** start SUPPLIED DATA **

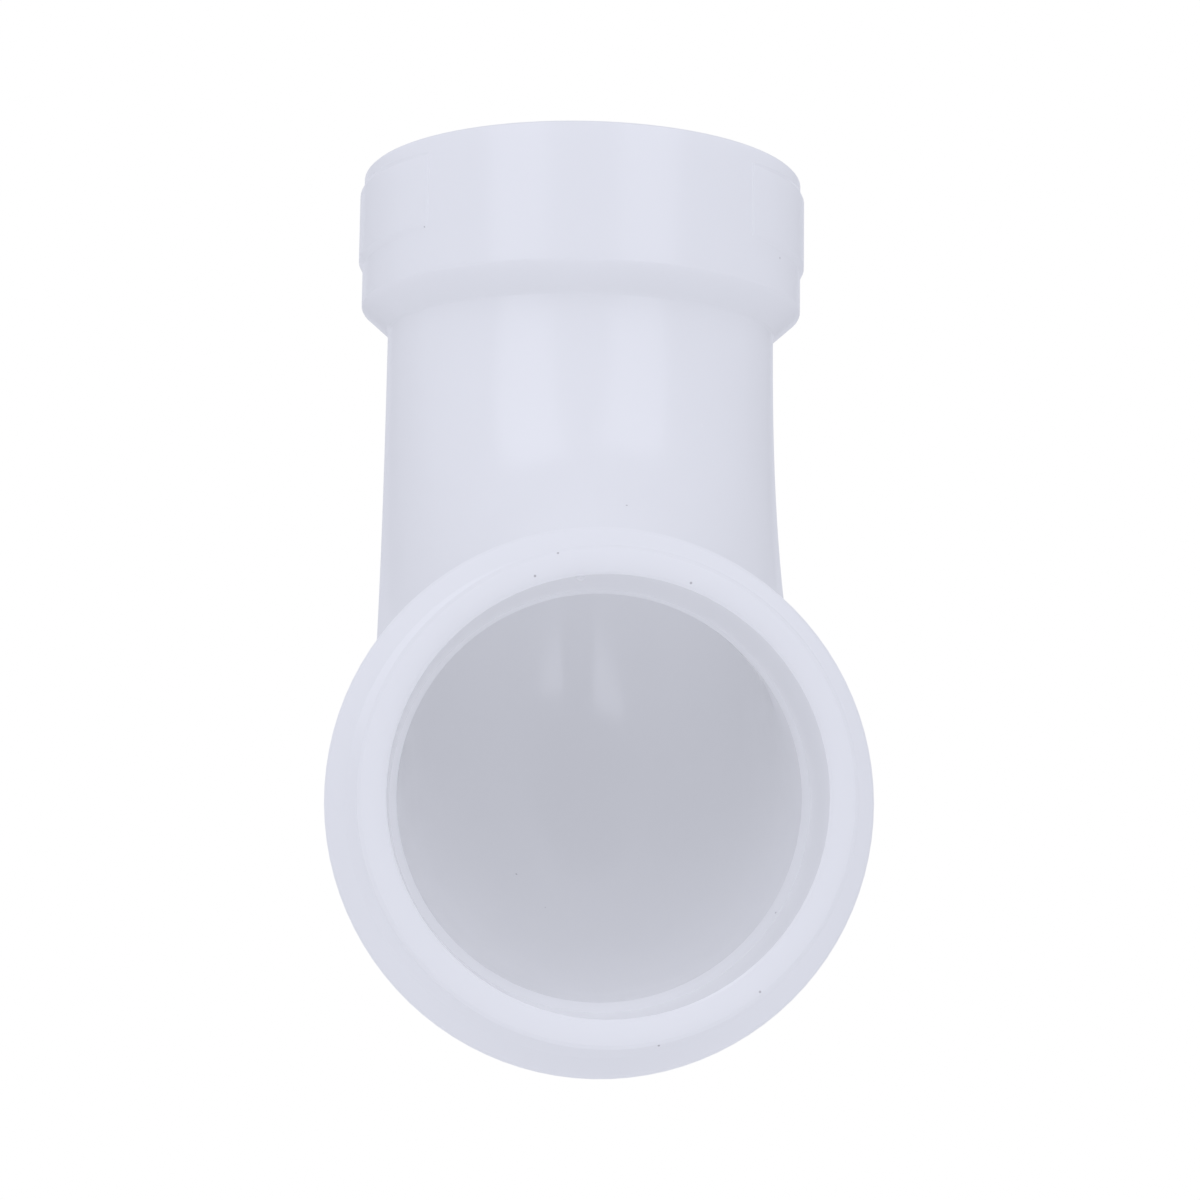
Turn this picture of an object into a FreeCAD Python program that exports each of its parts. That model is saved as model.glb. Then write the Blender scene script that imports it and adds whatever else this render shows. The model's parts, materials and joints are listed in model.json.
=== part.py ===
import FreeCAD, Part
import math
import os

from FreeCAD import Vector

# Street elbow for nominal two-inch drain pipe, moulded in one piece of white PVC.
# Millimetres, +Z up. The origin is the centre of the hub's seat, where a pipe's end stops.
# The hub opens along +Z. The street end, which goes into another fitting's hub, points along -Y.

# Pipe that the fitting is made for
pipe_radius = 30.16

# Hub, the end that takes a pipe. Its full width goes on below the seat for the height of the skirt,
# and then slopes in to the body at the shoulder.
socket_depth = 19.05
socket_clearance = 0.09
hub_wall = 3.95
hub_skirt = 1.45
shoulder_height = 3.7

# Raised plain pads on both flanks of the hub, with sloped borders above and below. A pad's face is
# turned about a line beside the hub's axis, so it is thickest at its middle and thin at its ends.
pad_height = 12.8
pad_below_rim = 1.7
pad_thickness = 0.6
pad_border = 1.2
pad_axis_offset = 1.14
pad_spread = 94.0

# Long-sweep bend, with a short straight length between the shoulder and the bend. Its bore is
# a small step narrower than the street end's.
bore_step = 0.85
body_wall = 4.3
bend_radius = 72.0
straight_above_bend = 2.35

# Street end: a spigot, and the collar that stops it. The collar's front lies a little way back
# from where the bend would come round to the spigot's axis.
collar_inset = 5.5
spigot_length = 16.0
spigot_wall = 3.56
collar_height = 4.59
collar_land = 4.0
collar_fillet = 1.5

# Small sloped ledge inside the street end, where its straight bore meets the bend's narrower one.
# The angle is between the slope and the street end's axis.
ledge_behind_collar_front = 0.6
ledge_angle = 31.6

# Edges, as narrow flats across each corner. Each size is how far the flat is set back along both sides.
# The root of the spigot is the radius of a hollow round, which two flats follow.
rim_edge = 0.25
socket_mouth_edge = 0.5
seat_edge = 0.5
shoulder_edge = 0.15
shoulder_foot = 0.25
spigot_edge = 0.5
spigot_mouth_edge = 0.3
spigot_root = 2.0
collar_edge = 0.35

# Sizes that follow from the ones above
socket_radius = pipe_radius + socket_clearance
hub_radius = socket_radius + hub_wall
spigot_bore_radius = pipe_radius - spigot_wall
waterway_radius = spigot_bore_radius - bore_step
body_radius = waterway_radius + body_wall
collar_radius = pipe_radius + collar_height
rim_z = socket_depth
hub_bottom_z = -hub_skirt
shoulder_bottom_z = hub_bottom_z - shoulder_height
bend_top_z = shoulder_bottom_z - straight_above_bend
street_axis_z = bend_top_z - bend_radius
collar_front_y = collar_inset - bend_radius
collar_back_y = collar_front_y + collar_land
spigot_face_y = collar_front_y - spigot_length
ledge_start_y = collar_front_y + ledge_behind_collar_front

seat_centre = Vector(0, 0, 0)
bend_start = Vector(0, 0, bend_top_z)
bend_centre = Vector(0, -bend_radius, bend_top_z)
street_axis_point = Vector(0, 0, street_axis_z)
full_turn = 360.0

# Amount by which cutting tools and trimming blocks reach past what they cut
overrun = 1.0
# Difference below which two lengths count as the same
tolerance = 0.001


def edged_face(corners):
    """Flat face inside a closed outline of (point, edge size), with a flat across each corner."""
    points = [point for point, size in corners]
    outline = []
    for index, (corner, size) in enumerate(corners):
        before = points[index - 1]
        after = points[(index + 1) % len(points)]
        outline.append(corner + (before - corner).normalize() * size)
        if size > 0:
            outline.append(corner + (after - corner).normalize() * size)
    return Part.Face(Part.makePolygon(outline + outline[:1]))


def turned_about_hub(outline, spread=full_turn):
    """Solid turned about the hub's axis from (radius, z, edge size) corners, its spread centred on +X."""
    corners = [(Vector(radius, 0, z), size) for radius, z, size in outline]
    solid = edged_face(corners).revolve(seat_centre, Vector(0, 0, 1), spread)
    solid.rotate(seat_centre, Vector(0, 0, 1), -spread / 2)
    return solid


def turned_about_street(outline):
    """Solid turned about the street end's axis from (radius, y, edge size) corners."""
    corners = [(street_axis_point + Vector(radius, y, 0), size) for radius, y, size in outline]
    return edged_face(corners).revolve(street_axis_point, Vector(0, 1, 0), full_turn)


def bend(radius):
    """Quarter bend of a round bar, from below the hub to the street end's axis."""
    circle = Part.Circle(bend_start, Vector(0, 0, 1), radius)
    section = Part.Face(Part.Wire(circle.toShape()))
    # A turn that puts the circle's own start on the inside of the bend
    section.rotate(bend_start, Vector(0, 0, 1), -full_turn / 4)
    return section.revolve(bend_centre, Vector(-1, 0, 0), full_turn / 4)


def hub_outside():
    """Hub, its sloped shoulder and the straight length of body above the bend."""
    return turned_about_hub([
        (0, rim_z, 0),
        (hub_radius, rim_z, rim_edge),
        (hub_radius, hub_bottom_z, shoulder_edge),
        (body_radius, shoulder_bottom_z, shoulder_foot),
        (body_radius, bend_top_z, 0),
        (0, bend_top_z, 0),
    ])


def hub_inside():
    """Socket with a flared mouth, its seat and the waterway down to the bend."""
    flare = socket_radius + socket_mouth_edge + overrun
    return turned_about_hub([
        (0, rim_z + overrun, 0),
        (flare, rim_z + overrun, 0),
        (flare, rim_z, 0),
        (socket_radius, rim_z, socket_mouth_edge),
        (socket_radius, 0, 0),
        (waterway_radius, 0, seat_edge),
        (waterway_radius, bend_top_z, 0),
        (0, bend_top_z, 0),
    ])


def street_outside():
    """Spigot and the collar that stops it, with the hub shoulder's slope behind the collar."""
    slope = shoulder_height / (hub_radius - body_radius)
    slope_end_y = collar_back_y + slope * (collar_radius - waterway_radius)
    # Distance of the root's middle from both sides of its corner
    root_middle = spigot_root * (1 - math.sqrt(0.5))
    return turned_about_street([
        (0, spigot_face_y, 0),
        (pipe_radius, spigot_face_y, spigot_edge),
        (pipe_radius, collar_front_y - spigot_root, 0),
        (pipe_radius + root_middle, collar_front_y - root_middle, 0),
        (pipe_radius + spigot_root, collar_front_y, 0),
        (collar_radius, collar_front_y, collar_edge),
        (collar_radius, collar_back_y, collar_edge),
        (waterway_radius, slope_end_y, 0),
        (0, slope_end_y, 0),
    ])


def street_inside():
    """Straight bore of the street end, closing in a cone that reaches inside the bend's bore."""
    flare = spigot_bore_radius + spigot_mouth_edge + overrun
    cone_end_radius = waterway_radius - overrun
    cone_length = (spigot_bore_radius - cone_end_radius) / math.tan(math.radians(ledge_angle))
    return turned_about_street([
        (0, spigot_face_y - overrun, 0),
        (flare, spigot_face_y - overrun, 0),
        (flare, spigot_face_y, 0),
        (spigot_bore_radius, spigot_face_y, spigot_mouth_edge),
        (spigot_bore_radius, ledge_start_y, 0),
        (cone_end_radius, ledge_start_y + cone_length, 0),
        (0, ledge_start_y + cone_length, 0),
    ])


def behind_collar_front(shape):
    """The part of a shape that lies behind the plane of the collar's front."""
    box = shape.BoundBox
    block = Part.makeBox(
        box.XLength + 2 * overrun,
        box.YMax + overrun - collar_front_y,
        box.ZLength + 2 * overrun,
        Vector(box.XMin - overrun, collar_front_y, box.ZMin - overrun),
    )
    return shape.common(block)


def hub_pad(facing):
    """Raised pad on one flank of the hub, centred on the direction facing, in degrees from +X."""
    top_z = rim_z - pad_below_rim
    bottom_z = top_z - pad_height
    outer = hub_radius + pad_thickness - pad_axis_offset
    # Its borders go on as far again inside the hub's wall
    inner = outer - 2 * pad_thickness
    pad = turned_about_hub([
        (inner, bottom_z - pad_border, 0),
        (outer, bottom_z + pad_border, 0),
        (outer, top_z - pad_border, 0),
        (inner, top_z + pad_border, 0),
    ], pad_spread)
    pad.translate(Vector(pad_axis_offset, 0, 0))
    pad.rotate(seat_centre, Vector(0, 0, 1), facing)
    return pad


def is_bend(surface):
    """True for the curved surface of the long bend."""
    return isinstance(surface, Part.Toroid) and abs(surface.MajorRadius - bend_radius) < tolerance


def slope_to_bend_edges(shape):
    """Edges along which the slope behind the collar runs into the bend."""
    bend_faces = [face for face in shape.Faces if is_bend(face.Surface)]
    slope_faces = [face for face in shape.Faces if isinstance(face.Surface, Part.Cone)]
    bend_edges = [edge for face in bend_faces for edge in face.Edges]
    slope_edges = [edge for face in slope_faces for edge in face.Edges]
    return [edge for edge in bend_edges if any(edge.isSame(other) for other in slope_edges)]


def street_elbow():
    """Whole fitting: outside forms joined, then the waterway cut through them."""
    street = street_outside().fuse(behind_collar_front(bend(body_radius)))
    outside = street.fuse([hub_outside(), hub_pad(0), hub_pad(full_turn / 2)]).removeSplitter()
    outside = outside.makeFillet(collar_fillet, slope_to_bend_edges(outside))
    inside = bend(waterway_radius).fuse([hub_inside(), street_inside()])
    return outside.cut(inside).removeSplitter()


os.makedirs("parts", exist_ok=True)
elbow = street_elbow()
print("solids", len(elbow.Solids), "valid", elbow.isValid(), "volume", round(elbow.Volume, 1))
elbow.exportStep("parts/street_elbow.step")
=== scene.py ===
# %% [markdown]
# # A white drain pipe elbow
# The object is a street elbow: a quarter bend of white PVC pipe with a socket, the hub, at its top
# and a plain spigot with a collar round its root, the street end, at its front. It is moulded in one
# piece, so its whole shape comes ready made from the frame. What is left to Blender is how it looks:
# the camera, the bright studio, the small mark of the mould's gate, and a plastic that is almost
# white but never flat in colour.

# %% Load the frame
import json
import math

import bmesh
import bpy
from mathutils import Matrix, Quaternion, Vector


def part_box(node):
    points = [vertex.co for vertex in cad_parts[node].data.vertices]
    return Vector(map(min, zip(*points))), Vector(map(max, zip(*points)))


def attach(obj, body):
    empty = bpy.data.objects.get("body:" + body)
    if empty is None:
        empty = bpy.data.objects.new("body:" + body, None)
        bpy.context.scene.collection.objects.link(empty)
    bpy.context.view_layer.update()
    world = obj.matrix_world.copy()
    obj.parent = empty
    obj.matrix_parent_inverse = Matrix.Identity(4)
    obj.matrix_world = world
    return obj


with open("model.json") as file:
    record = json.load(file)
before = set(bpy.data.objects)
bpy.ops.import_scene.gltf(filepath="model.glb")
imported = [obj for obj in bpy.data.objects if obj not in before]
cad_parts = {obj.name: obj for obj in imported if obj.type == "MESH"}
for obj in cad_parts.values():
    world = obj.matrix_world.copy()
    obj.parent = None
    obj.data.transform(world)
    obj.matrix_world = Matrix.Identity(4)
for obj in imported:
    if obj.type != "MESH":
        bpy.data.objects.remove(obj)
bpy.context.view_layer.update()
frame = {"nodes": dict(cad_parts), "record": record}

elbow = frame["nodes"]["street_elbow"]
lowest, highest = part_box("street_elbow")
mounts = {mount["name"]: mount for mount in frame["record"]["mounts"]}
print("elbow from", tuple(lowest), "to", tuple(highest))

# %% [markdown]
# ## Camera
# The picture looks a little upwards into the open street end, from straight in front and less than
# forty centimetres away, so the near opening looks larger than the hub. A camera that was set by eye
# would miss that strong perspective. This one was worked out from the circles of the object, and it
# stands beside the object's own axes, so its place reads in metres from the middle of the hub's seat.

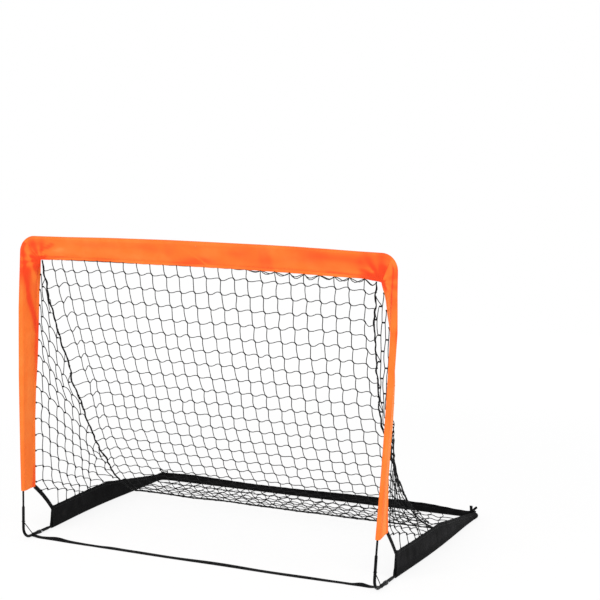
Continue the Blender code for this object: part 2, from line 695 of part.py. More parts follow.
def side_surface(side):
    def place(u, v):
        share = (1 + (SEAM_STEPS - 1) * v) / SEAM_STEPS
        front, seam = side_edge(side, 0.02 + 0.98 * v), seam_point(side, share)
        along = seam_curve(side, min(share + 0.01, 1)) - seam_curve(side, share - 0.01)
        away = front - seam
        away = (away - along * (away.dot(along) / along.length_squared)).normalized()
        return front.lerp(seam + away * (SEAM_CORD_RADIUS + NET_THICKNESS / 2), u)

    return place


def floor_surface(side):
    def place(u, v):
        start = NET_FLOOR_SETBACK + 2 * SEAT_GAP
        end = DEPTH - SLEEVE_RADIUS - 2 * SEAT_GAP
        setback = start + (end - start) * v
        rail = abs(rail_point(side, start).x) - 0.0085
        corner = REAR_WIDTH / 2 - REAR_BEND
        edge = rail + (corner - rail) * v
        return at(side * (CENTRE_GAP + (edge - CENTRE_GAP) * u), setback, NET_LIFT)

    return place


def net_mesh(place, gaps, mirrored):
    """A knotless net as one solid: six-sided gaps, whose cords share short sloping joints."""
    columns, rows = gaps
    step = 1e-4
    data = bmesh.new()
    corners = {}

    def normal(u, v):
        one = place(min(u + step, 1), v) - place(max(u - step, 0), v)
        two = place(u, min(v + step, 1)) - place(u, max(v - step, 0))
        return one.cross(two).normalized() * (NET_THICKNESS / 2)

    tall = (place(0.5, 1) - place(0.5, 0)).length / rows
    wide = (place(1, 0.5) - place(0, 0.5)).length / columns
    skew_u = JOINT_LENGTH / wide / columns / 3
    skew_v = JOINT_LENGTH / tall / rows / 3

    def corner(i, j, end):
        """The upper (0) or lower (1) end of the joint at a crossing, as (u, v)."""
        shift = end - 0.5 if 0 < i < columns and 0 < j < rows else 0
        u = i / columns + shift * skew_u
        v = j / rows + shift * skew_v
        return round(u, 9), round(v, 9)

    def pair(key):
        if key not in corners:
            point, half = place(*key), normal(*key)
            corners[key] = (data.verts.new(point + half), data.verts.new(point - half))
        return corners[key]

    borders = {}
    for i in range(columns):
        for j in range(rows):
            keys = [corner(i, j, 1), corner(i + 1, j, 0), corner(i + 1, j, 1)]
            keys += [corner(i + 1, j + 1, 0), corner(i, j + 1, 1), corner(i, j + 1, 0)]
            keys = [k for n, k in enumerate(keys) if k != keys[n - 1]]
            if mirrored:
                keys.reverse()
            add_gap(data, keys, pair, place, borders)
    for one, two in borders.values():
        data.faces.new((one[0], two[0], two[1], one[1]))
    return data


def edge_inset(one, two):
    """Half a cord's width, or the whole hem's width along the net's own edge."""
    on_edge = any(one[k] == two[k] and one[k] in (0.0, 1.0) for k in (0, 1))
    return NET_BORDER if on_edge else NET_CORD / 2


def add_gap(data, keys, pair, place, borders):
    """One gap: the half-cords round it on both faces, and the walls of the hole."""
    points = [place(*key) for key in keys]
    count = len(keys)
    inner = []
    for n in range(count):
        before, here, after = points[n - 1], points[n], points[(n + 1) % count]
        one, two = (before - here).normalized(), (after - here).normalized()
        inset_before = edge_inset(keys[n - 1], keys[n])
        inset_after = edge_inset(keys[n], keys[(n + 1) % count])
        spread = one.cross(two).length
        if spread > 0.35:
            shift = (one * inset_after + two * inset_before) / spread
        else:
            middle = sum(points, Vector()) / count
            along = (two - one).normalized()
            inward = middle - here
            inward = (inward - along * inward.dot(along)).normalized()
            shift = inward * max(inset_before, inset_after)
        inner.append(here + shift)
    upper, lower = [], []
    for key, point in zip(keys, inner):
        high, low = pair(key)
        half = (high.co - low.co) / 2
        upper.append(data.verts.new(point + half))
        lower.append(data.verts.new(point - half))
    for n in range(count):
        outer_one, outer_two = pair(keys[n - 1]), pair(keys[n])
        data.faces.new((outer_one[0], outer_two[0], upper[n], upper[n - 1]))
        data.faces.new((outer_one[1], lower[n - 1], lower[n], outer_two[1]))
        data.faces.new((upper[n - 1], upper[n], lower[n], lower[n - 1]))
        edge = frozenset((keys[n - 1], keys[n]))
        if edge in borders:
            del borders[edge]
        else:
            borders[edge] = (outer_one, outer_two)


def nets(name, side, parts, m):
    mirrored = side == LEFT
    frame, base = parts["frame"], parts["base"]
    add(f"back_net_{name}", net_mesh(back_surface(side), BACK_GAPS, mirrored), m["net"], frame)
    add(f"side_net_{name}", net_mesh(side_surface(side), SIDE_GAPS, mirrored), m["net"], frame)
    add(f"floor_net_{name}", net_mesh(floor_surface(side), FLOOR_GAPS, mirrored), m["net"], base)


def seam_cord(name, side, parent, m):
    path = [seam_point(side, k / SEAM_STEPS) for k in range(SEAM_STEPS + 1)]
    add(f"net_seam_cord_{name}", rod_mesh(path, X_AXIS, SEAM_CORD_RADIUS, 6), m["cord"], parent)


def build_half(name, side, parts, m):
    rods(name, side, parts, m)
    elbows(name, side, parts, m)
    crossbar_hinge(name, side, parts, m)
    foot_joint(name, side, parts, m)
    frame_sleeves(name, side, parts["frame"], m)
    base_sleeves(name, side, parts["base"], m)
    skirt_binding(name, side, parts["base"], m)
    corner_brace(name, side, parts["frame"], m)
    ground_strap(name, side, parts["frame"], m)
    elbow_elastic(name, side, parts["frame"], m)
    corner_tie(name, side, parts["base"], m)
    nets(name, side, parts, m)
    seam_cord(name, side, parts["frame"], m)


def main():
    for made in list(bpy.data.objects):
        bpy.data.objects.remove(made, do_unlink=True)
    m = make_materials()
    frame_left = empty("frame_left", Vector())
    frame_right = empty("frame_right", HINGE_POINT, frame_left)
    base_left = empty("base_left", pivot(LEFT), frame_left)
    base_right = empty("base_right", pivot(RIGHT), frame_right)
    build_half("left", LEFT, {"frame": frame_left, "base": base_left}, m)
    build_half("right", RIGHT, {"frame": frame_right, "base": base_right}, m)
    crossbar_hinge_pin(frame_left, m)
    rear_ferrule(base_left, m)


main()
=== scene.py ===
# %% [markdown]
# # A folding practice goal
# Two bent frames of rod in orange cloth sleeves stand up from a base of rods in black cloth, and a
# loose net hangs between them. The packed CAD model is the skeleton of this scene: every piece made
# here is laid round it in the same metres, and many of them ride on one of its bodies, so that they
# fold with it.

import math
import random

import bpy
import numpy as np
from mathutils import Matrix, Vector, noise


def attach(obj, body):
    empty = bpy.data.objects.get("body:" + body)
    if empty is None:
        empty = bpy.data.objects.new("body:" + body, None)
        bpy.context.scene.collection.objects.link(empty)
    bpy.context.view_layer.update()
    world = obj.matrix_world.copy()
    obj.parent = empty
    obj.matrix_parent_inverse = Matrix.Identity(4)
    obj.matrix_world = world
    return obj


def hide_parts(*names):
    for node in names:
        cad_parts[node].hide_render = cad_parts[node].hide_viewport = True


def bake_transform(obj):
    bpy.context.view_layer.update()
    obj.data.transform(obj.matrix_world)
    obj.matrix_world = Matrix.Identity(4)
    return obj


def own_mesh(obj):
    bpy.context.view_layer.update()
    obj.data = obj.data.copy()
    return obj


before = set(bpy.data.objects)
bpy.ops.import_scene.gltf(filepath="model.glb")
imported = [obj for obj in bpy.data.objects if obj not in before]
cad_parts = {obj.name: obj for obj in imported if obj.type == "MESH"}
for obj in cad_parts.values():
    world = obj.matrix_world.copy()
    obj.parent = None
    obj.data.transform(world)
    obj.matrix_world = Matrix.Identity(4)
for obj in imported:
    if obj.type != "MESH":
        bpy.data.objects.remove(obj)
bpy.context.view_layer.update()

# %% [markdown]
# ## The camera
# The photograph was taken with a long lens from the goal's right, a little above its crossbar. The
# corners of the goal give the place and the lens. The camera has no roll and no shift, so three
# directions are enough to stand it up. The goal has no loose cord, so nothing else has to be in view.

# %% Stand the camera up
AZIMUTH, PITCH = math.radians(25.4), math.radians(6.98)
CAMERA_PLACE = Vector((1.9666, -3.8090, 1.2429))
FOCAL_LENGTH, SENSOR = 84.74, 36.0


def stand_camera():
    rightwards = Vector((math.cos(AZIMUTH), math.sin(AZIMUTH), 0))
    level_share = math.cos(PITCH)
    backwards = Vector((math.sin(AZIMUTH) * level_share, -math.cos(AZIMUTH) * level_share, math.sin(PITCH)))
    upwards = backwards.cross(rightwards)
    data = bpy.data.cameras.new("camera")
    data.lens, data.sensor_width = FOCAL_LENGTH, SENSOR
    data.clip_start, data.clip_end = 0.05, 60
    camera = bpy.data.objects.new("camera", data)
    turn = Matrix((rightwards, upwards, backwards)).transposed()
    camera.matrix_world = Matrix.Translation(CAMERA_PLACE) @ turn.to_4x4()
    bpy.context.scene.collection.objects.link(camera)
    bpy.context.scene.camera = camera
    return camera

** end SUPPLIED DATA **

Show each line of the listing that holds the string "else".

Turn this picture of an object into a FreeCAD Python program that exports each of its parts. That model is saved as model.glb. Then write the Blender scene script that imports it and adds whatever else this render shows. The model's parts, materials and joints are listed in model.json.
        shift = end - 0.5 if 0 < i < columns and 0 < j < rows else 0
    return NET_BORDER if on_edge else NET_CORD / 2
        else:
        else:
# directions are enough to stand it up. The goal has no loose cord, so nothing else has to be in view.